But strong preaching--biblically based, artfully crafted--is a tradition that is being reclaimed and transformed at the same time. Like any romance, the courtship between a church and a preacher can take a long time and some divine intervention to get right. Pastoral search committees often spend years looking for their perfect mate, a Shepherd in Chief who can somehow tend to both the budget and the soul. But as important as administrative skill and pastoral experience may be, many churches admit that right now, there's one gift that matters most. Says Duain Claiborne, who chaired the call committee for his Lutheran church in Northfield, Ill.: "The only thing people want to know is, 'Can he preach?'"
Many congregations found that maintaining a vibrant education and outreach program depended on getting people to come to church in the first place. And that in turn depended on the message delivered each Sunday. "Cultural competition" is part of the challenge, argues Paige Patterson, president of the Southeastern Baptist Theological Seminary. "People are highly stimulated by entertainment of a thousand different varieties, so if they go to church and are bored or at least not challenged, they're thinking, 'Why go to church?'"
That competition has led preachers to stretch and experiment and borrow at will. "There's a recovery of the Bible out there," says the renowned Walter Brueggemann of Columbia Seminary, "but there's also a need to re-create the art of preaching for a different time." In place of a standard sermon formula--the light introduction, the three-point argument, the summary and coda--comes a growing acceptance of different preaching styles. The latest evolution, according to David Howell, editor of three journals on preaching, is the "narrative sermon," typically a simple story designed to teach a moral lesson, as opposed to a traditional dissection of a biblical text. Often it is a very personal tale of the preacher's trials and triumphs, with lots of emotional content and little thorny theology. "Some people find it 'dumbing down,'" says Howell, "but today's congregations are not well acquainted with the Bible. There's a need felt to get back to basics."
Traditionalists don't have much use for preaching that is all about the self. But even this new style is already evolving, to include not just modern-day parables but the original biblical narratives in all their layers.

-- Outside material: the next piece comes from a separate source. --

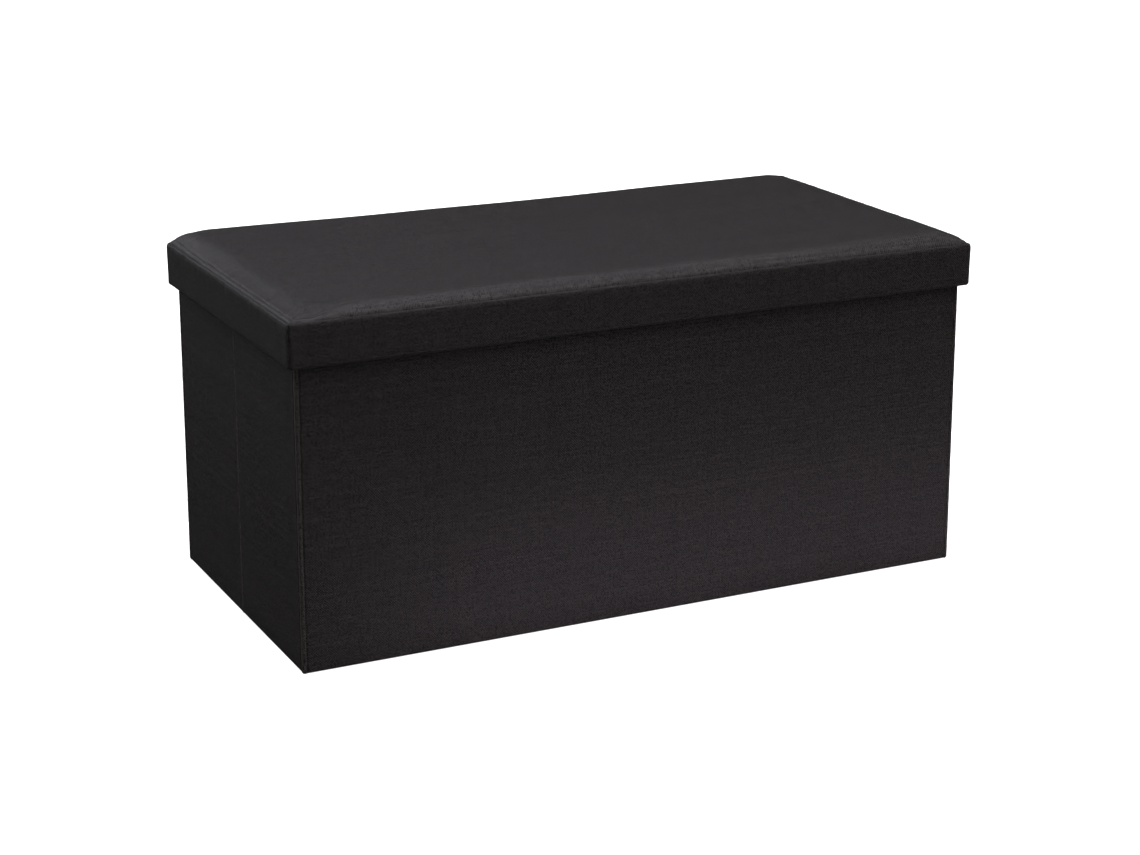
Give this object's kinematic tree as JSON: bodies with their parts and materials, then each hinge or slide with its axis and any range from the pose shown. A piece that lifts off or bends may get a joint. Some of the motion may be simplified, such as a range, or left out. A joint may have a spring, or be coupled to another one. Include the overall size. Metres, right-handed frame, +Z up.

Many seminaries look for someone to teach preaching who, in addition to rhetoric and delivery, has degrees in Scripture and theology, notes Fred Craddock, distinguished professor of preaching and New Testament emeritus at Emory. "It's not just being a toastmaster."
But the greatest changes in the spirit and style of the mainline churches may reflect their debt to the black churches, where preaching has always flourished. "They remind us that the sermon is not a verbal essay but an oral performance of Scripture that includes the whole congregation," says Richard Lischer, Cleland professor of preaching at Duke Divinity School. "I know a number of white preachers who have either moved the pulpit from their sanctuaries or ignore it and stand freely in the center of the chancel or on the steps, microphone in hand, without manuscript, speaking from the heart. We're learning about the importance of language, intonation, the proper use of voice, rhythm." As preaching styles become more fluid and traditions blend, those who are hungry for a fresh experience of faith may find the choices richer than ever.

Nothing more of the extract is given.